- [What to do]
Take every line from the listing below that includes "object" and copy it.

- [Supplied data]
# # # # #

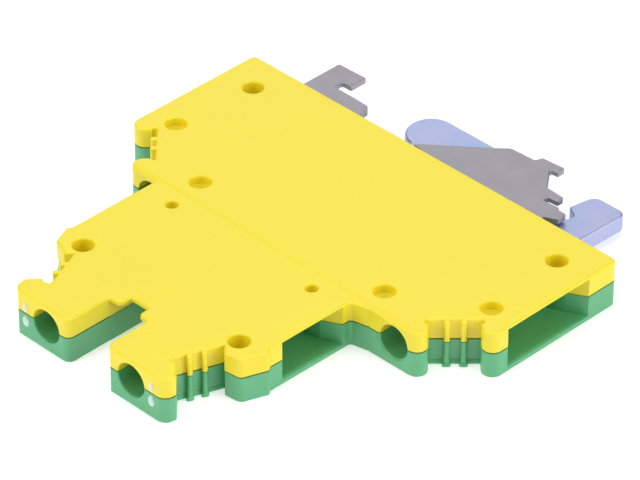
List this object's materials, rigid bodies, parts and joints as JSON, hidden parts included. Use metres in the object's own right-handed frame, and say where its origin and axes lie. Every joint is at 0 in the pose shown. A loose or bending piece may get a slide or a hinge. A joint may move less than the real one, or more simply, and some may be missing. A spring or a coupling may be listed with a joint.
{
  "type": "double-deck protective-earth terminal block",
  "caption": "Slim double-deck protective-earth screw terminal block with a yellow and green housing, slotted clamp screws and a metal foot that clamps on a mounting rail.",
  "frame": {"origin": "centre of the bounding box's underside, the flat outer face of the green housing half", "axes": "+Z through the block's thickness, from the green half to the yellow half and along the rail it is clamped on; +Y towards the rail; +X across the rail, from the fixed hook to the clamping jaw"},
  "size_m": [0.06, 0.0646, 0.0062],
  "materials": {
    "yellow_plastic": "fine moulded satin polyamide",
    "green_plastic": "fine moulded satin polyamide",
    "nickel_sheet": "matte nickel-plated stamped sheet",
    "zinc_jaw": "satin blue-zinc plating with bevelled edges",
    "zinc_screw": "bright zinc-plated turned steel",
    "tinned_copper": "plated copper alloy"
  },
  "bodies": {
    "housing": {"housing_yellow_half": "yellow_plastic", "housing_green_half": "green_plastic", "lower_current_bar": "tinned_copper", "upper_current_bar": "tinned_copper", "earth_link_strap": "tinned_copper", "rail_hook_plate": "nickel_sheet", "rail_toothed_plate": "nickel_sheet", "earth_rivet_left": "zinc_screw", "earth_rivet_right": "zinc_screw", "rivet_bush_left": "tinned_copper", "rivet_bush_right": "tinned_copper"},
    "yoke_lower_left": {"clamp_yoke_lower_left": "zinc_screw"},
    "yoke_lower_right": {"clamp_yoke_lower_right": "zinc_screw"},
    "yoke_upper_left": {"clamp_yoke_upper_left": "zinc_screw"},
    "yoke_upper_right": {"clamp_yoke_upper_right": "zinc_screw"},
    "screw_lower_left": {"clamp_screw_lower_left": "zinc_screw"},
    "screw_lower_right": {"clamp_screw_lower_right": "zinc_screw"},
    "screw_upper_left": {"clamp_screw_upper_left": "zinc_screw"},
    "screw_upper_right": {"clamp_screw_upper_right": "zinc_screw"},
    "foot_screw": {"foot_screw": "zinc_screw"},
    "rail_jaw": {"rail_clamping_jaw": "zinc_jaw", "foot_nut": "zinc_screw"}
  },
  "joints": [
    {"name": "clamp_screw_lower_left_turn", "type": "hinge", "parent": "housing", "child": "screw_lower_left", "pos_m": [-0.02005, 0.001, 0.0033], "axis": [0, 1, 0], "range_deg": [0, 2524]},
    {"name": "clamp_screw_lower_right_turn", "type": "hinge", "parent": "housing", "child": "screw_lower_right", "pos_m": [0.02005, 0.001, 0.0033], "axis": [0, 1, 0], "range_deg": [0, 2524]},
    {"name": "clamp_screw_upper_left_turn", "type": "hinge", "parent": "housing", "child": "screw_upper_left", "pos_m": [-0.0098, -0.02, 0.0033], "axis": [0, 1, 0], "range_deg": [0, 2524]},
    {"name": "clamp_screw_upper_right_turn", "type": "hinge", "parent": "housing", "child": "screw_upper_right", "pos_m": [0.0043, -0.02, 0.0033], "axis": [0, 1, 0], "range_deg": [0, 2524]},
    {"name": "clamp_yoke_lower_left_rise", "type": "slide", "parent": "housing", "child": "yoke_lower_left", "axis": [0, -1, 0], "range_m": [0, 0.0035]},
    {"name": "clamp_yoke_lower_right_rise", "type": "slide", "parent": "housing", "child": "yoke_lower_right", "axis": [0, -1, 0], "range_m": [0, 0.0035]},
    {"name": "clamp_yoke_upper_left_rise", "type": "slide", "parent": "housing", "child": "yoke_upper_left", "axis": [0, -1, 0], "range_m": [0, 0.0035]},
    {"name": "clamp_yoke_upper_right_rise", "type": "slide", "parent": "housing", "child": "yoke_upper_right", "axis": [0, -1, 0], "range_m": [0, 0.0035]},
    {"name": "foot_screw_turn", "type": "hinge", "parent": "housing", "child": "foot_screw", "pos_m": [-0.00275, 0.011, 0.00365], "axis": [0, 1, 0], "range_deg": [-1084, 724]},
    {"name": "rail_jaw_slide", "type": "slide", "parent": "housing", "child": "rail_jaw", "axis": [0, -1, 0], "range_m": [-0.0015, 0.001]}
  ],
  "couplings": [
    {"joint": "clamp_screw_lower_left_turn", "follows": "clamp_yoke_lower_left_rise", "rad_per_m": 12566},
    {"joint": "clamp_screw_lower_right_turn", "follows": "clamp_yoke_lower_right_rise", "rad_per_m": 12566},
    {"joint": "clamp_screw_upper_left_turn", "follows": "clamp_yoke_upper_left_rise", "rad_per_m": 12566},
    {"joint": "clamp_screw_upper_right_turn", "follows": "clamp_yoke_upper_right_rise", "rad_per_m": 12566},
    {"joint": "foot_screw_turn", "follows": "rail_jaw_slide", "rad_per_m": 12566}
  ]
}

# # # # #

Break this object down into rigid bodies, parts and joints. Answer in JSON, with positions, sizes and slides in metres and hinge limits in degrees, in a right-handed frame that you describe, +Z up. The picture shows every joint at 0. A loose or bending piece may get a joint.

# # # # #

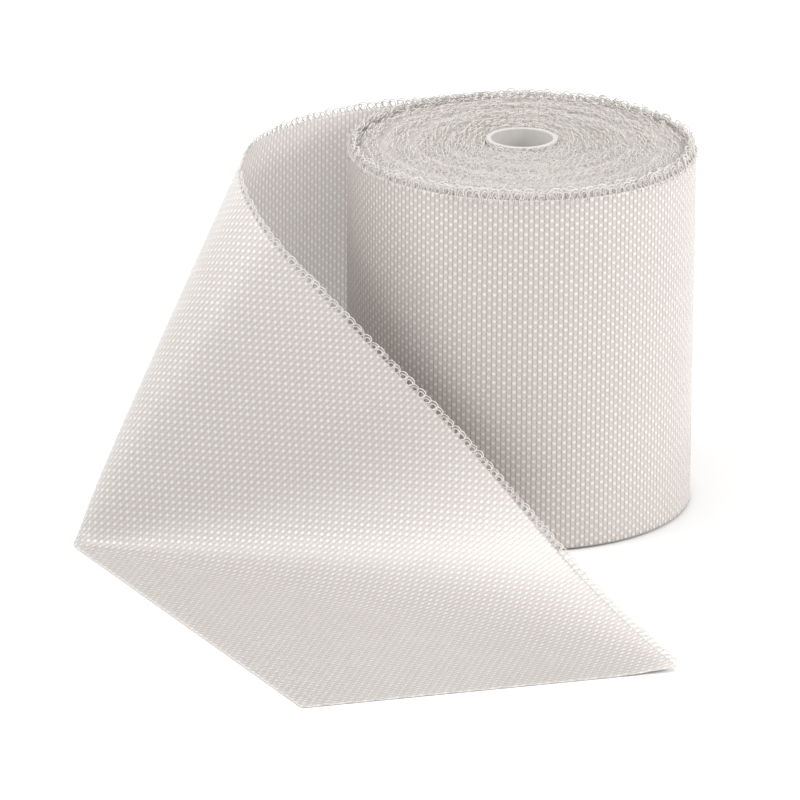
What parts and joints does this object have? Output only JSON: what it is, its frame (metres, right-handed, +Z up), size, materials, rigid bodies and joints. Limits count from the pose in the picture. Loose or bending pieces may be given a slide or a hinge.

# # # # #

- [Solution for this exercise]
List this object's materials, rigid bodies, parts and joints as JSON, hidden parts included. Use metres in the object's own right-handed frame, and say where its origin and axes lie. Every joint is at 0 in the pose shown. A loose or bending piece may get a slide or a hinge. A joint may move less than the real one, or more simply, and some may be missing. A spring or a coupling may be listed with a joint.
Break this object down into rigid bodies, parts and joints. Answer in JSON, with positions, sizes and slides in metres and hinge limits in degrees, in a right-handed frame that you describe, +Z up. The picture shows every joint at 0. A loose or bending piece may get a joint.
What parts and joints does this object have? Output only JSON: what it is, its frame (metres, right-handed, +Z up), size, materials, rigid bodies and joints. Limits count from the pose in the picture. Loose or bending pieces may be given a slide or a hinge.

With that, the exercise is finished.